Tom Hanks successfully sheds his good-guy, "Forrest Gump" image and plays a cold-blooded hit man, who sees murder as nothing more than a business transaction. Although he loves his family and tries to be moral, a murderer is still a murderer. However, unlike Rooney, Sullivan does not want his children to follow in his footsteps. This may be Sullivan's only redeeming quality. Paul Newman provides an equally good performance in his portrayal of the quiet tyrant Rooney. Viewers might initially underestimate Rooney because of his low, raspy voice and his deep love for Sullivan. However, anyone who dismisses Rooney does so at their own peril; Rooney is temperamental and can be gentle one minute and ruthlessly vicious the next. It's an inspired work from Newman, and the tense, tragic scenes with Hanks are especially moving.

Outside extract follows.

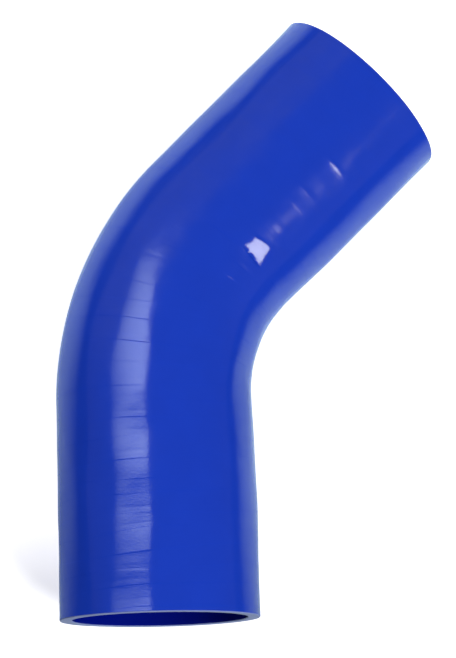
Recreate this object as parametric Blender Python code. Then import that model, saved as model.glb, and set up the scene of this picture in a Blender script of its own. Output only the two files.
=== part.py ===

Director Sam Mendes wisely allows the audience to decide whether or not Sullivan is a good man. Even in the film's narration, Michael Jr. directly implores the audience to decide if Sullivan is "no good" or a "decent man." Because the film's makers do not pass judgment, the audience must decide for themselves what to think. This approach invites viewers to invest their attention and emotions in the story, particularly in Sullivan's character. Other characters, like Connor, are clearly meant to be seen as evil. The rest of the characters are too complicated to be classified, and are presented in various shades of gray. Despite his relative lack of experience, Mendes, who has only directed two films, seems to understand how to frame complicated characters.

Cinematographer Conrad Hall, who previously worked with Mendes on his directorial debut "American Beauty," won an Oscar for his efforts on "Road to Perdition." Hall makes an audience shiver by setting the film's mood through masterful framing. In "Road to Perdition," the streets are either filled with snow or freezing rain is pouring down. Inclement weather as another character in the film, and Hall uses it to create a sense of cold and doom. Even if the temperature outside is warm, viewers may want to grab a sweater before sitting down to watch "Road to Perdition" because it will send chills down their spines.